Die bisherigen Regelungen waren äußerst technokratisch und gingen völlig an der Realität vieler Gründer vorbei. Beispiel AOK: Bisher wurde bei Selbständigen für die freiwillige Krankenversicherung ein Mindesteinkommen von 2.284 € für die Berechnung des monatlichen Beitrags unterstellt. Die normale Bemessung basiert auf einem für viele Gründer utopischen Einkommen von 4.425 € monatlich. So eine Summe ist trotz motiviertem Einsatz für viele Gründer am Anfang überhaupt nicht drin.

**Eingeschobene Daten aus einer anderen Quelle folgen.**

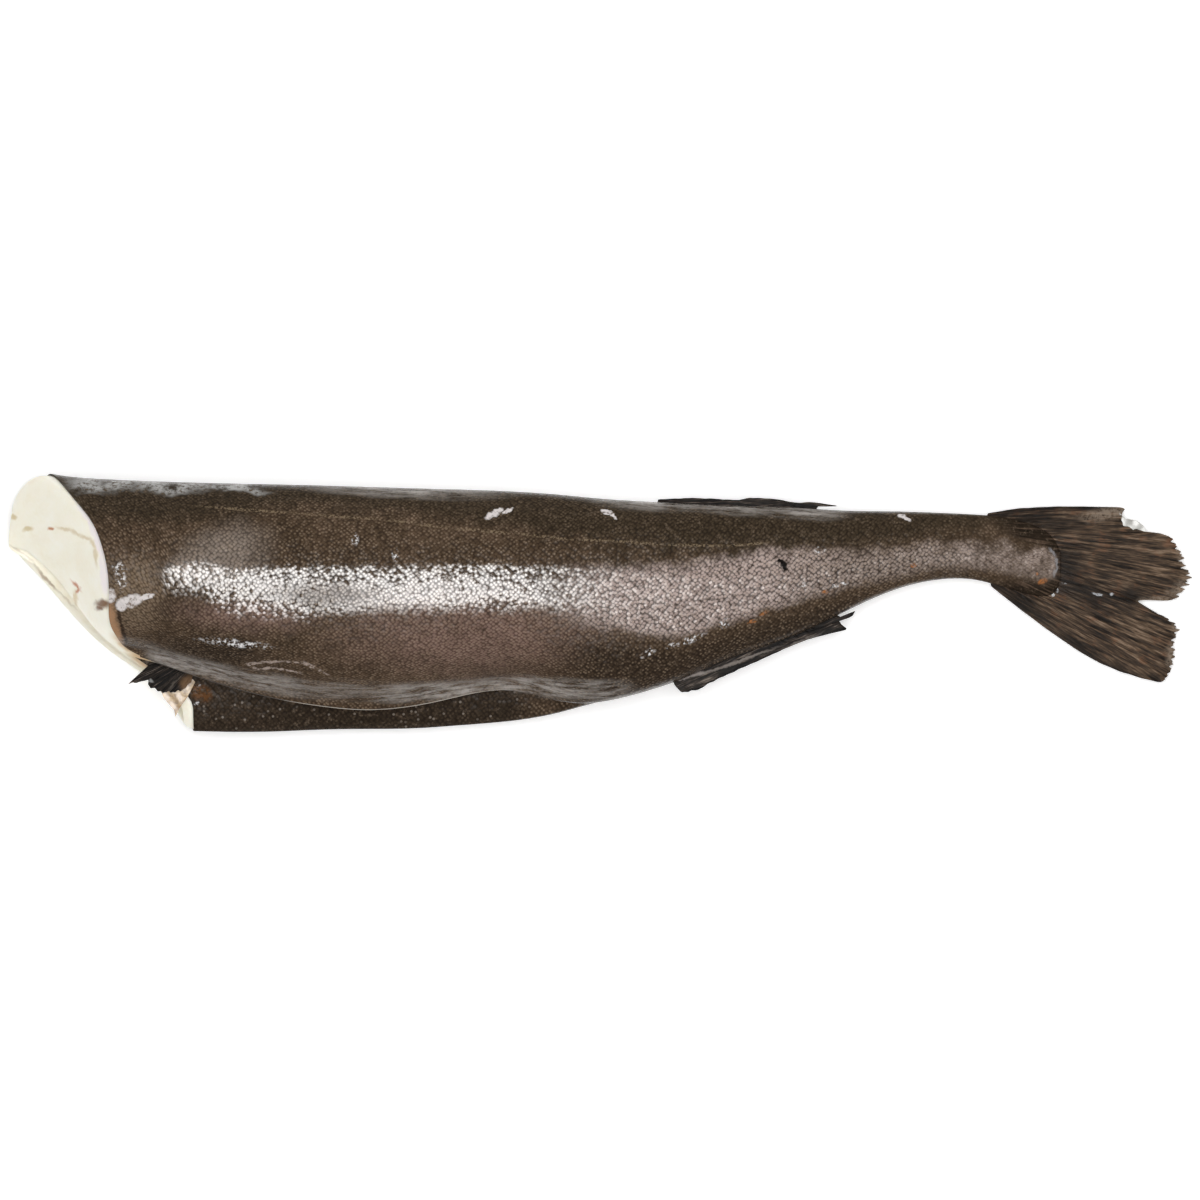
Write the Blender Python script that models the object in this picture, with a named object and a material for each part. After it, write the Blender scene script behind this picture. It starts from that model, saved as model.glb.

Erschwerend kommt hinzu, dass von den Selbständigen auch noch ein Teil der sonst üblichen Arbeitgeberbeiträge übernommen werden sollen. Der Beitrag kommt so für die Krankenversicherung und Pflege zusammengerechnet auf mindestens 422 € monatlich. Das ist selbst mit gutem Willen für die meisten kaum zu stemmen. Die Folge: Über 6 Milliarden Außenstände bei den Krankenkassen allein aus wegen des abstrusen und völlig unflexiblen Berechnungsmodells. Noch schlimmer sind die persönlichen Folgen für Selbständige, die mit Mahnbescheiden, schlechten Schufa-Scorings und mit Inkassofirmen wegen des Dilemmas zu kämpfen haben.

Wer eine Förderung bekommt oder Hartz 4 beantragt hat es besser

Nur wer einen Zuschuss von der Agentur für Arbeit erhält hat es etwas besser. Für die Monate der Förderung dem werden bislang geringere Mindesteinnahmen von 1.522 € bei der Berechnung unterstellt.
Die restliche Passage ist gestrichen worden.